Steve Hollingworth discussed the progress that has been made in accomplishing the goal to eradicate extreme Poverty and Hunger by 2015.

David Donaldson, US Fund for UNICEF, focused on Universal Education. He stated that in 60 developing countries 90% of the children are in school.

On the topic of Global Health, Ann Krueger, Professor of Educational Psychology, and Bryan Williams, Associate Dean for Research and Scholarship, both at GSU, concentrated on maternal and child health along with child trafficking. The #3 money-maker after drugs and weapons for the global criminal network, child trafficking is far larger than the Atlantic slave trade was, involving at least a million people per year.

Robert Jarrett Environmental engineer Robert Jarrett narrowed the huge topic of Environmental Sustainability/Climate Change to the importance of water and the decline of water tables worldwide.

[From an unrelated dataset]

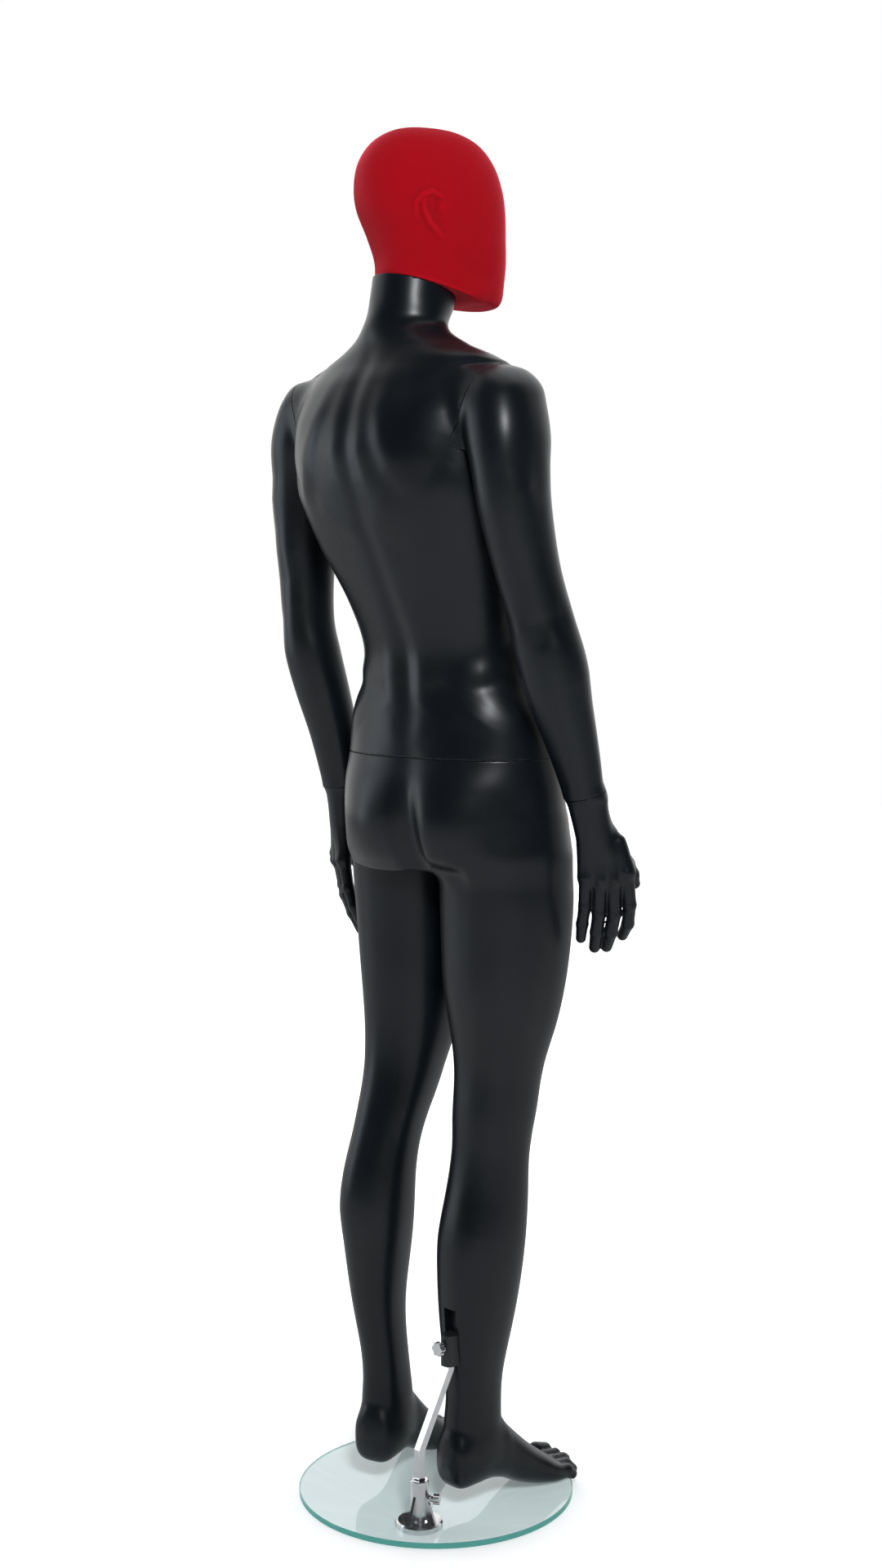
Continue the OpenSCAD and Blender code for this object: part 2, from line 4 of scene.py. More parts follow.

Cora Weiss, President of The Hague Appeal for Peace, and Azadeh Shahshahani, Director of the National Security/Immigrants’ Rights Project at the ACLU of Georgia, tackled the issues of Global Partnership/Gender Equity, especially those being addressed at the UN. Countries with great gender equity have made more progress.

A Q&A Period followed.


Poverty and Hunger

Moderator Steve Hollingworth opened the sessions with introductions of a very diverse group of participants, including teachers, students, and a few international organization representatives from Poland, Cambodia, Uzbekistan, the Czech Republic, Colombia, and New York, and their local counterparts from Atlanta, Athens, and Kennesaw, Georgia.
Poverty and Hunger
Mr. Hollingworth offered some big view perspectives on the issues of global hunger and poverty and then invited teachers from Cambodia and Uzbekistan to share some descriptions of their working conditions, which gave us all a much more personalized picture. Riem and Mao, two teachers from Cambodia, described the population of parents in their school districts as being about 95% farm workers who struggle to provide basic food and housing for their families, and could easily be wiped out financially by a spate of bad weather. Classes in their schoolrooms are typically very crowded, with 70 or 80 students in a room, three or four students sharing a single desk. The Cambodian teachers also mentioned the good results of a relief agency program in their area that had broadened educational opportunities for girls, and especially praised a program that taught children community projects that could improve the safety of their drinking water.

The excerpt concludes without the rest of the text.